As a percentage of GDP, that figure amounts to a staggering 25.8 per cent for Ireland. To put that into perspective, the next highest percentage is 3.3 per cent for Latvia.
It means that the cost of the bank bailout was €8,956 for every man, woman and child in Ireland, compared to an EU average of €191.
It gets worse.
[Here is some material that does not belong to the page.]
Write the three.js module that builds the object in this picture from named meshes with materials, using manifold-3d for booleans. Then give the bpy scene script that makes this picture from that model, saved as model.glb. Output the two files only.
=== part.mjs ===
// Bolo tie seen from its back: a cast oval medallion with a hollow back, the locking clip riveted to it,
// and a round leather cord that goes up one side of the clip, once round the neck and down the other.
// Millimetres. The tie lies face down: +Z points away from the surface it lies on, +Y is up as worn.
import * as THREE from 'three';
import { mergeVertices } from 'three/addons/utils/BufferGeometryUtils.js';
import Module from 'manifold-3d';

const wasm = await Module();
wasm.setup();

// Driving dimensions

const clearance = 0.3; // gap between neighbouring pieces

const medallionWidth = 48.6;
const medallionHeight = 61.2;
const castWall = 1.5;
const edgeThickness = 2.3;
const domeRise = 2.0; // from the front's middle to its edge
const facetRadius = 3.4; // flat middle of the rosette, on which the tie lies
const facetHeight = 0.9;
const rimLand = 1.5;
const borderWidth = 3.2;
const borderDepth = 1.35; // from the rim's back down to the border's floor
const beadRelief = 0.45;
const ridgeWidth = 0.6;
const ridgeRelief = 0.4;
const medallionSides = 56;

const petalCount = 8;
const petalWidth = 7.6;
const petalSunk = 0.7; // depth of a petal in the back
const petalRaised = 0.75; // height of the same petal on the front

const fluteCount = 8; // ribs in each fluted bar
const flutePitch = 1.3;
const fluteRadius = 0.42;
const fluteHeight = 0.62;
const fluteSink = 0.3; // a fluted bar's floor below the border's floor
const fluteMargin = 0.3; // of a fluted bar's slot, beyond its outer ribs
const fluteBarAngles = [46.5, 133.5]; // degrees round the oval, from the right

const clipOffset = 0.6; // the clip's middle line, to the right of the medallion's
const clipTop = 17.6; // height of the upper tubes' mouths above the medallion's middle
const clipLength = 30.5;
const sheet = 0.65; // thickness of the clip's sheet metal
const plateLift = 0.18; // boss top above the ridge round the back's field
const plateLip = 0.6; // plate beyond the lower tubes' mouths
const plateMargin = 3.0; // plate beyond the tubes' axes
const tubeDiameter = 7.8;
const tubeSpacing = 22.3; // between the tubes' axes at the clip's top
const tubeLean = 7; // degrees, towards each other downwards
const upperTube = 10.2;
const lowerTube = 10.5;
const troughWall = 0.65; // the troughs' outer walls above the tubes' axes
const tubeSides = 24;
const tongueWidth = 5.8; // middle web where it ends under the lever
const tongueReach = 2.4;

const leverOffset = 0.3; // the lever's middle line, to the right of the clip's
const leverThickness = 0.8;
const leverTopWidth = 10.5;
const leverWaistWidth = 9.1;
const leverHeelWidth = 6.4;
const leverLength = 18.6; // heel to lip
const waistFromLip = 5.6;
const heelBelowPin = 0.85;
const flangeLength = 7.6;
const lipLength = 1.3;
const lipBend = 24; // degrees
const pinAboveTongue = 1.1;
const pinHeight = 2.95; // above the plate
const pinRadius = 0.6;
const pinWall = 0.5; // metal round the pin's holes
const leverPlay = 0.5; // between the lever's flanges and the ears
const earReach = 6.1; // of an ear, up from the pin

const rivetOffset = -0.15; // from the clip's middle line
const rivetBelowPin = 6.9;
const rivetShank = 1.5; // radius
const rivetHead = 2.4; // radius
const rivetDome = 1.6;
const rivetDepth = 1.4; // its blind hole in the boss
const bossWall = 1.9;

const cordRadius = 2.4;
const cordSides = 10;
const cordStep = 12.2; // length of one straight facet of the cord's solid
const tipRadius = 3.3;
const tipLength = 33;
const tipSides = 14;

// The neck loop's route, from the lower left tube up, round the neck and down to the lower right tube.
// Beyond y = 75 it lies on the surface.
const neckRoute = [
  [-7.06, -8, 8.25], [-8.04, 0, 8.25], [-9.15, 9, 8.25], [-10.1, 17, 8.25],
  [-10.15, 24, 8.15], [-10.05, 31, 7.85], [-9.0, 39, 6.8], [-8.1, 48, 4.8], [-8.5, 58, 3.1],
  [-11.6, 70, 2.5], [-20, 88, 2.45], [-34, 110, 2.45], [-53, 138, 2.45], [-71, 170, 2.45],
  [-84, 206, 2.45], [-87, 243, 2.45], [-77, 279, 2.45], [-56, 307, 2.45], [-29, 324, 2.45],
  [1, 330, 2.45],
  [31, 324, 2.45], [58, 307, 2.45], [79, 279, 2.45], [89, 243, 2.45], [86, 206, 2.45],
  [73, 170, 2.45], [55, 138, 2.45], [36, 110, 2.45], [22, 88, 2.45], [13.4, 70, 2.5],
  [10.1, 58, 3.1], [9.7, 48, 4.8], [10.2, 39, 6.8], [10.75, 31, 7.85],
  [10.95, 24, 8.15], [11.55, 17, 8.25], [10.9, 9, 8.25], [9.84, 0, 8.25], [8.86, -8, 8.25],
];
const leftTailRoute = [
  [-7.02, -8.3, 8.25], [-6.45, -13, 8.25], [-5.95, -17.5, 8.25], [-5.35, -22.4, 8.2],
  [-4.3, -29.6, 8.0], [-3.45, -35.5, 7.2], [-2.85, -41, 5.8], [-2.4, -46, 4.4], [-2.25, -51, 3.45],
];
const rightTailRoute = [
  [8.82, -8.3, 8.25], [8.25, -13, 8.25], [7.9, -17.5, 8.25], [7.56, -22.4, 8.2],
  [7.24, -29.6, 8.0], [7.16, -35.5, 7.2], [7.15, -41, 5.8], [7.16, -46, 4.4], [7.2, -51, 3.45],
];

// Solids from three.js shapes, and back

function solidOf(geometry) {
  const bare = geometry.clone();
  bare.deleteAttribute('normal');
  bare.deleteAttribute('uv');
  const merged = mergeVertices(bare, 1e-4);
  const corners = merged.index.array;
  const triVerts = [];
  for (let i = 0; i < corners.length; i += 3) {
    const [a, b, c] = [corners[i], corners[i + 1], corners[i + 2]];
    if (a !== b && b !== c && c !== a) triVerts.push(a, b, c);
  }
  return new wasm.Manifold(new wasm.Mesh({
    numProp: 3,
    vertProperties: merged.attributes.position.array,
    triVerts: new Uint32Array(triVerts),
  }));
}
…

The €41bn figure cited by Eurostat doesn’t take into account the €20.7bn from the National Pension Reserve Fund that was used to bail out banks, because that figure wasn’t added to the national debt.
In total, about €64bn was shovelled into the bloated corpses of Irish banks, around 40 per cent of GDP.
irishtimes.com/business/econ … -1.1925774
Ireland has won German backing to refinance part of its bailout loans, according to Minister for Public Expenditure Brendan Howlin.
…
He also said the European Central Bank was not putting pressure on Ireland to accelerate the sale of new bonds it pledged to issue in a deal struck with Frankfurt last year that reduced the burden of State-owned bank debts.“All those we have talked to - Draghi, Dijsselbloem, Schaeuble and others - are on board. The Finnish parliament has endorsed it. The German parliament has set a date to ratify it. Nobody is against,” Mr Howlin said.
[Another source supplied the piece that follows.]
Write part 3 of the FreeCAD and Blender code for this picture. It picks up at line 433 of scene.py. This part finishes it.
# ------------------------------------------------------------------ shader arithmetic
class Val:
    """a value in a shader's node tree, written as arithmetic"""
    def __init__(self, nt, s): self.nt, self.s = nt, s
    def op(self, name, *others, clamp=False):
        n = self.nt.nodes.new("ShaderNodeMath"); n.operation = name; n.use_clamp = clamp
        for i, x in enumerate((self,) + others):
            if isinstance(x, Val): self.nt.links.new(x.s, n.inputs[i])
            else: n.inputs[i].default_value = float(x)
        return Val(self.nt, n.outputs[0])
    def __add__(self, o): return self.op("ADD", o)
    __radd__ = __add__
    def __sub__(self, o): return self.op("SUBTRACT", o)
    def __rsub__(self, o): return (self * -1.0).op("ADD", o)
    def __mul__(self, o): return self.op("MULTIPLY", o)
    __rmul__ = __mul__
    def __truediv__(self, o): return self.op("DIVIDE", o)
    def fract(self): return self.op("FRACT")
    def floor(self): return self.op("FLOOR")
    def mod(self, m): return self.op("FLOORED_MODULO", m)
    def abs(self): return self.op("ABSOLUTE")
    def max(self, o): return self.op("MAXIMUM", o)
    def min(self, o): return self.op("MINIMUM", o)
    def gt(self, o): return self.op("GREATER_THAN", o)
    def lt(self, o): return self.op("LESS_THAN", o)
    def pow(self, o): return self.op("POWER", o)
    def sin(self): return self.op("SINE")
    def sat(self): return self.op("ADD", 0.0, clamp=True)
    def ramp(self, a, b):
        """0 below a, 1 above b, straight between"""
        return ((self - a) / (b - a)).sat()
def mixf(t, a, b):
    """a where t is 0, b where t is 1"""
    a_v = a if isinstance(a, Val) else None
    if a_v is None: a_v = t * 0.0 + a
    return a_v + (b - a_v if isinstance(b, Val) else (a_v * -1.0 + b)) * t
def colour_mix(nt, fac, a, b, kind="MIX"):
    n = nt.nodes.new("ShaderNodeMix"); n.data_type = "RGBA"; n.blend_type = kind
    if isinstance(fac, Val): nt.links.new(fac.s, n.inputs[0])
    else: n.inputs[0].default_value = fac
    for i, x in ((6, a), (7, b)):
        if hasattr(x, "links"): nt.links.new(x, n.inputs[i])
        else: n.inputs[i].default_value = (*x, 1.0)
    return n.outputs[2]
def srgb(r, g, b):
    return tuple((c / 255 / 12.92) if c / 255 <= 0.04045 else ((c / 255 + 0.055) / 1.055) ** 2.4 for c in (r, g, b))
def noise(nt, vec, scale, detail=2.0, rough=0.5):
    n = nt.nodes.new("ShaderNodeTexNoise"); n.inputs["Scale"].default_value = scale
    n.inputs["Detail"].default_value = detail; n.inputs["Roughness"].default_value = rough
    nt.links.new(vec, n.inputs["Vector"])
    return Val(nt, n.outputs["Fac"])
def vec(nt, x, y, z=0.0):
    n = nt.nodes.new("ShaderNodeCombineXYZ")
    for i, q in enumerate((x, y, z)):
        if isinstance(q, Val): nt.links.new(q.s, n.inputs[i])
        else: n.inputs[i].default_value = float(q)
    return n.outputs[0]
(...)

Repaying Ahead of Schedule: Ireland & IMF Loans - -> trueeconomics.blogspot.co.uk/201 … edule.html
Last week Portugal’s Expresso published a big article on Irish plans to repay earlier the IMF loans. The link is here: fesete.pt/portal/docs/pdf/Revist … o_2014.pdf (pages 37-38)
My view on the subject in full:
1- The Irish hurry is politically engineered or they understand that the present low sovereign bond yields mood can be a short-term window of opportunity in the Euro area?
In my view, Irish Government interest in refinancing IMF loan is driven by both political and economic considerations. On political front, following heavy defeats in the European and Local elections, the ruling coalition needs to deliver new savings in Exchequer spending to allow for a reduction in austerity pressures in Budget 2015 and more crucially support increased giveaways in the Budgets in 2016 and 2017. Savings of few hundred millions of euros will help. And an ability to claim that the IMF loans have been repaid, even if only by borrowing elsewhere to fund these repayments can go well with the media and the voters tired of the Troika.
This reason the government is doing it is because it will save 400m annually on intrest payments. The rte.ie/news/business/2014/09 … st-budget/ view about political motivations is speculative.

This reason there doing it is because it will save 400m annually on intrest payments. The authors view about political motivations is speculative.
It will save 400m if Ireland can actually refinance these loans for a lower interest rate. That is not certain, although it is likely. It’s possible that the bond market may take a longer look at Ireland’s longterm prospects if we try and refinance this much.

bml:
This reason there doing it is because it will save 400m annually on intrest payments. The authors view about political motivations is speculative.
It will save 400m if Ireland can actually refinance these loans for a lower interest rate. That is not certain, although it is likely. It’s possible that the bond market may take a longer look at Ireland’s longterm prospects if we try and refinance this much.
The current interest rate on a 10 year bond is 2%, they believe they can raise 18bn at roughly this rate by the end of the year and have the IMF paid back. This would reduce Ireland debt burden so bond markets might see Ireland bonds as even less riskier.

Mantissa:
bml:
This reason there doing it is because it will save 400m annually on intrest payments. The authors view about political motivations is speculative.
It will save 400m if Ireland can actually refinance these loans for a lower interest rate. That is not certain, although it is likely. It’s possible that the bond market may take a longer look at Ireland’s longterm prospects if we try and refinance this much.
The current interest rate on a 10 year bond is 2%, they believe they can raise 18bn at roughly this rate by the end of the year and have the IMF paid back. This would reduce Ireland debt burden so bond markets might see Ireland bonds as even less riskier.
Yeah but the risk is moving from IMF/ECB/EC (who Ireland kinda has to pay back) to private bondholders (who could get burned in Bailout II). Of course, the ECB may be de facto underwriting this bond issue also through ESM. But we end up paying a bit more than expected for the 18bn.
Just checked it, 10 year bond rate is at 1.75%. Paying IMF 5% on the 18bn. So unless the rate rises very sharply before the end of the year then they should do it.
Will definitely save a lot of money. But might not be quite what Noonan is claiming now.